The lines to print start at the one containing "Turn this picture" and end at the one containing "CLEAT = 19.0"; print them exactly, ends included, and only them.

▶ **DATA FOR THIS EXERCISE**
* Begin *

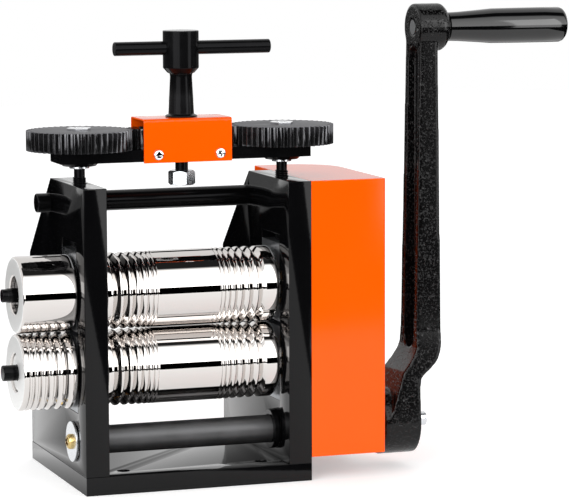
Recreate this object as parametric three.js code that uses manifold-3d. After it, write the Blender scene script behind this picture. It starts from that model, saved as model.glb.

* End *
* Begin *

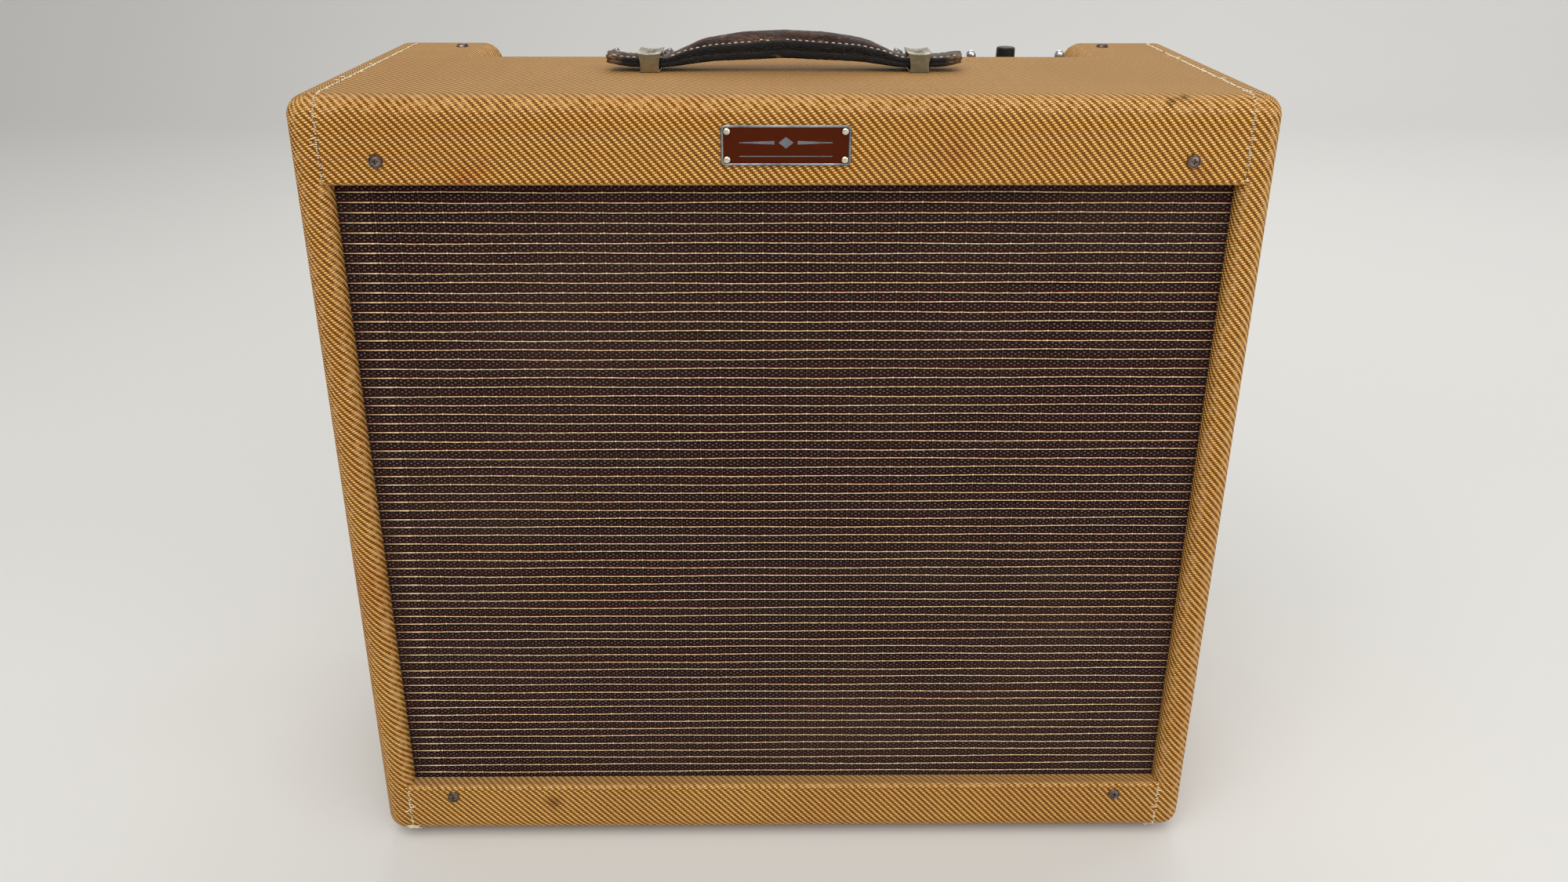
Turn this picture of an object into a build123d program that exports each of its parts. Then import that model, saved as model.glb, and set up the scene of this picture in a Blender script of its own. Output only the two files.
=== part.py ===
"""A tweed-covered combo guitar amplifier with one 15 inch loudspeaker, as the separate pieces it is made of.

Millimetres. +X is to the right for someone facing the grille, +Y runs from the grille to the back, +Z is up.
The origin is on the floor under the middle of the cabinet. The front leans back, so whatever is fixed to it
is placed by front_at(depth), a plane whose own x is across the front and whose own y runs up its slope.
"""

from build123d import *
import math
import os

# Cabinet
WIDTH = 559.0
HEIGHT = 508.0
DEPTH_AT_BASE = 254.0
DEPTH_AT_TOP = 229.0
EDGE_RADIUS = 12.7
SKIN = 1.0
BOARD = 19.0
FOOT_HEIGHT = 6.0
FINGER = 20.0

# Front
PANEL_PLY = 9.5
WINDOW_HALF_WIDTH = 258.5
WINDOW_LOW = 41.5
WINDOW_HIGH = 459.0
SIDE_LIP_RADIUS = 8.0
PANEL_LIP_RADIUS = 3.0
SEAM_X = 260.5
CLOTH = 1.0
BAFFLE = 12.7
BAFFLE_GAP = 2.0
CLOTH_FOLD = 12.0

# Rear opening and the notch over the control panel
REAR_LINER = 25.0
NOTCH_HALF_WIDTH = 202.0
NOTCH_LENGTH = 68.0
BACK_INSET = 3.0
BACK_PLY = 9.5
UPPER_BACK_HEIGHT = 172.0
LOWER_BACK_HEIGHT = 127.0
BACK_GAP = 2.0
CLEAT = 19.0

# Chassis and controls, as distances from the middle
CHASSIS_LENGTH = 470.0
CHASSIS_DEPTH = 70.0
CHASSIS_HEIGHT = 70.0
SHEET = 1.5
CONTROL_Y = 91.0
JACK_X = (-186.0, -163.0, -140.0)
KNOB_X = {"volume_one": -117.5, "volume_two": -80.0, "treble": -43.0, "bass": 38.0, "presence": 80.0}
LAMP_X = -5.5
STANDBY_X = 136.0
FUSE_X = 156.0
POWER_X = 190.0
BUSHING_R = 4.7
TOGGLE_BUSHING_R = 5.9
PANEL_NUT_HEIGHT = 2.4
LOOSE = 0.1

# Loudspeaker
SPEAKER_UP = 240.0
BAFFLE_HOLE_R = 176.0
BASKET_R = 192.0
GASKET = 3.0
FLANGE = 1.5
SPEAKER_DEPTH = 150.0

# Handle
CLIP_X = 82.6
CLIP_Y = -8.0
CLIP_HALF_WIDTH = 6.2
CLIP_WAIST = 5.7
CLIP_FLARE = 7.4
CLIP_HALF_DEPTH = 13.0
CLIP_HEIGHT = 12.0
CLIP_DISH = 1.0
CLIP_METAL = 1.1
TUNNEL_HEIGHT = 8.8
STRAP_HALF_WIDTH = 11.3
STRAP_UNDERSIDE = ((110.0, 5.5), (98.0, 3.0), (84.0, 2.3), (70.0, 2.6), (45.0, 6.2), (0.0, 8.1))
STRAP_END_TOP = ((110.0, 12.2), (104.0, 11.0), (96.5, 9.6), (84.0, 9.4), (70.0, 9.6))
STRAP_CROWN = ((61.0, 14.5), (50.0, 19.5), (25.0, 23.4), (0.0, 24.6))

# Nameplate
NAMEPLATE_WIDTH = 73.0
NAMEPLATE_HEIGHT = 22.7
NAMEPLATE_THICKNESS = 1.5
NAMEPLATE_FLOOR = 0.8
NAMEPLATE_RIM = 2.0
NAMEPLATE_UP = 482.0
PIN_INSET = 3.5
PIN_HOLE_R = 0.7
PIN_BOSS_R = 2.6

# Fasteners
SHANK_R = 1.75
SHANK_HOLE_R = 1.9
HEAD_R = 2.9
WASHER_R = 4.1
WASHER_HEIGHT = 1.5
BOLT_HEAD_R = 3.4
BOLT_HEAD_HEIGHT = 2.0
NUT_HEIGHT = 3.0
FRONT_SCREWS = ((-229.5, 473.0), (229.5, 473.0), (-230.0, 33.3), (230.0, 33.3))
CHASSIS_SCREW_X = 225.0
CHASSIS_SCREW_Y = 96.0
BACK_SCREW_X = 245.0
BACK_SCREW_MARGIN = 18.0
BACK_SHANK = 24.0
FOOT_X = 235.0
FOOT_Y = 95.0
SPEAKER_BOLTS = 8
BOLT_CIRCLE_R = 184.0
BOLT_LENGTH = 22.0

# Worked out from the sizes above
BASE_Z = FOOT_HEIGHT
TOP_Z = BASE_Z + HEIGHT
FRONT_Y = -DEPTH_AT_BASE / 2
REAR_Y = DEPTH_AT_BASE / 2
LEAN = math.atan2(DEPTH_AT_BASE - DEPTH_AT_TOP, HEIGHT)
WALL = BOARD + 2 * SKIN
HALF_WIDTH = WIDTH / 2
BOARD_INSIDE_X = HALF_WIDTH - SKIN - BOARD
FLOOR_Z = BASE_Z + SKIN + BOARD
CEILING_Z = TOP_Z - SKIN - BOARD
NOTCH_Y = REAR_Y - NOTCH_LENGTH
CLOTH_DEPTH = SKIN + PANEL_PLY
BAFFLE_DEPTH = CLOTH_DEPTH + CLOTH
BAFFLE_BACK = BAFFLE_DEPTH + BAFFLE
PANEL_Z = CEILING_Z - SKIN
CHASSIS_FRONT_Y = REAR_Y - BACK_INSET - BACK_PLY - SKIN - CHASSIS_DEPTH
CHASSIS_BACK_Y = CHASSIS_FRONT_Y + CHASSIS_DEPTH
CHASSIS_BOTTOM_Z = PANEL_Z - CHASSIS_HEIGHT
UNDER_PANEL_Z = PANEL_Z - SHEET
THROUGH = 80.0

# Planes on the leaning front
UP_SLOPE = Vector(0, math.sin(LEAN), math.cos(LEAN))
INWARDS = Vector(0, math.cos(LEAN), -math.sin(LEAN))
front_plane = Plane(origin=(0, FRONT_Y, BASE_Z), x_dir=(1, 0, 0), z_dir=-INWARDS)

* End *

▶ **RIGHT ANSWER**
Turn this picture of an object into a build123d program that exports each of its parts. Then import that model, saved as model.glb, and set up the scene of this picture in a Blender script of its own. Output only the two files.
=== part.py ===
"""A tweed-covered combo guitar amplifier with one 15 inch loudspeaker, as the separate pieces it is made of.

Millimetres. +X is to the right for someone facing the grille, +Y runs from the grille to the back, +Z is up.
The origin is on the floor under the middle of the cabinet. The front leans back, so whatever is fixed to it
is placed by front_at(depth), a plane whose own x is across the front and whose own y runs up its slope.
"""

from build123d import *
import math
import os

# Cabinet
WIDTH = 559.0
HEIGHT = 508.0
DEPTH_AT_BASE = 254.0
DEPTH_AT_TOP = 229.0
EDGE_RADIUS = 12.7
SKIN = 1.0
BOARD = 19.0
FOOT_HEIGHT = 6.0
FINGER = 20.0

# Front
PANEL_PLY = 9.5
WINDOW_HALF_WIDTH = 258.5
WINDOW_LOW = 41.5
WINDOW_HIGH = 459.0
SIDE_LIP_RADIUS = 8.0
PANEL_LIP_RADIUS = 3.0
SEAM_X = 260.5
CLOTH = 1.0
BAFFLE = 12.7
BAFFLE_GAP = 2.0
CLOTH_FOLD = 12.0

# Rear opening and the notch over the control panel
REAR_LINER = 25.0
NOTCH_HALF_WIDTH = 202.0
NOTCH_LENGTH = 68.0
BACK_INSET = 3.0
BACK_PLY = 9.5
UPPER_BACK_HEIGHT = 172.0
LOWER_BACK_HEIGHT = 127.0
BACK_GAP = 2.0
CLEAT = 19.0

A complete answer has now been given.